Alex is going to some stores where he will carry out some transactions. In each store, he will either pay some money, or he will receive some money. Initially, Alex has 0 amount with him. So he currently has an array 'money' containing the transaction amounts (both positive and negative) in the same order he did at stores. Can you find out the maximum amount that he will have with him after any(possibly 0) number of transactions?

Note: that at some point, the amount left with Alex can become negative. For example, in the transactions [1, -3], after the second transaction, the money left with Alex is -2.

Example: Let the transaction amounts be [1, -2, 5]. Here we can see that the amount left after the first transaction is 1 after the second is -1 and after the third is 4. So the maximum value is 4.

Detailed explanation ( Input/output format, Notes, Images )

Input Format:

The first line contains ‘T’, denoting the number of test cases.

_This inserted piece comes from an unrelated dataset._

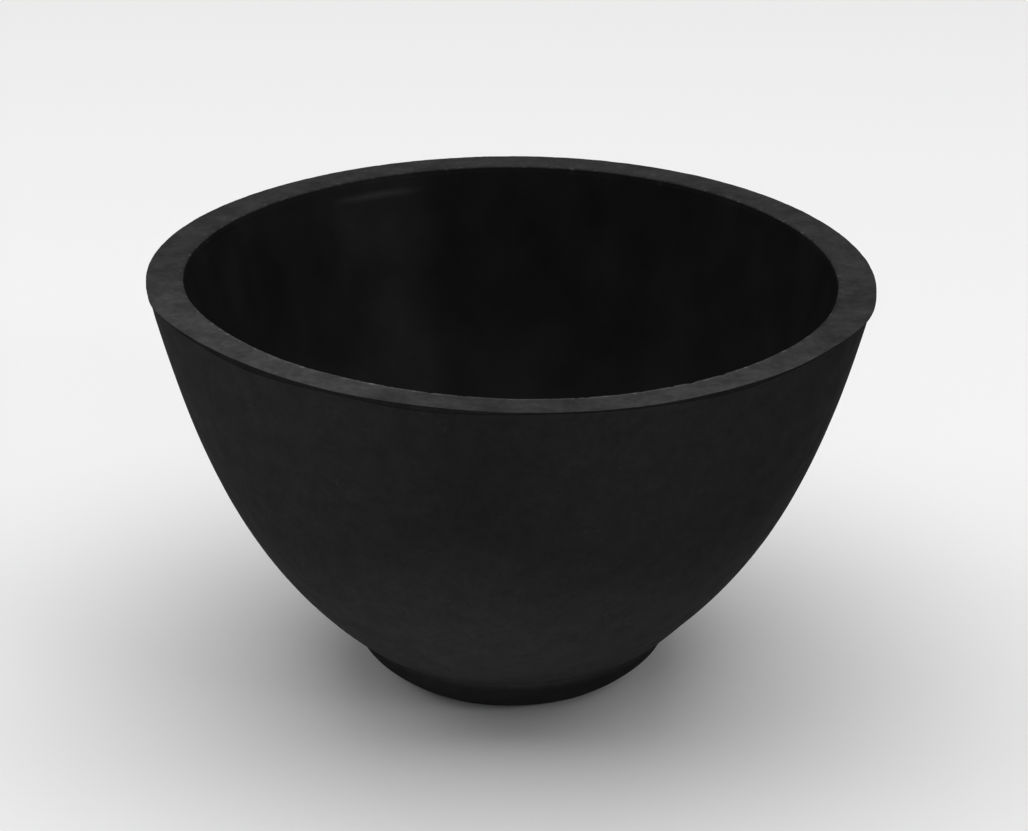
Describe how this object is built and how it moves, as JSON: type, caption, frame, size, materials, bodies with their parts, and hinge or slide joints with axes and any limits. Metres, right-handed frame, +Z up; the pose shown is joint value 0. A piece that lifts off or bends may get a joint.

The first line of each test case contains one integer, ‘N’, denoting the number of stores.

The second line of each test case contains an array ‘money’ of ‘N’ space-separated integers, denoting the transaction amount carried out. If money[i] < 0, it means that Alex will pay |money[i]|, and if money[i] > 0, it means Alex will receive money[i] amount.

Output Format:

For each test case, print an integer denoting the maximum amount that Alex can have at any point.

Note:

You are not required to print the expected output. It has already been taken care of. Just implement the function.

Constraints:

1 <= T <= 10
1 <= N <= 10^4
-10^5 <= money[i] <= 10^5

Time Limit: 1 sec

Sample Input 1:

2
6
1 -3 5 -6 4 -3
1
11

Sample Output 1:

3
11

Explanation for Sample Input 1:

In the first test case, the transaction values are [1, -3, 5, -6, 4, -3]. We can see that after the first transaction, the money left with Alex is 1. After the second, it is -2, then 3, then -3, then 1, and finally -2. We can see that after the third transaction, the money left with Alex is 3, which is the maximum money that he can have.
In the second test case, there is only one transaction. He receives 11 in the first transaction, which is also the highest that he can have.

Sample Input 2:

2
5
5 7 11 3 5
3
-20 -19 -21

Sample Output 2:

31
0

Hint 1

Hint 2

After each transaction, can you find the money left?

Approaches (2)

Approach 1

Approach 2

Brute force

For each transaction, ‘i’ find the sum of all transactions ‘j’ such that j <= i. Update the maximum value as needed

The steps are as follows:

Initialize ‘maximumMoney’ as 0.
Traverse the array from i = 0 to i = N - 1.
- Initialize ‘currSum’ = 0
- Traverse the array from j = 0 to j = i.
  - Add ‘money[j]’ to ‘currSum’ to contain the sum of transactions from transaction 0 to transaction i.
- If the sum of transactions is more than ‘maximumMoney’, update ‘maximumMoney’.
Return ‘maximumMoney’.

Time Complexity

O(N ^ 2), where ‘N’ is the number of transactions.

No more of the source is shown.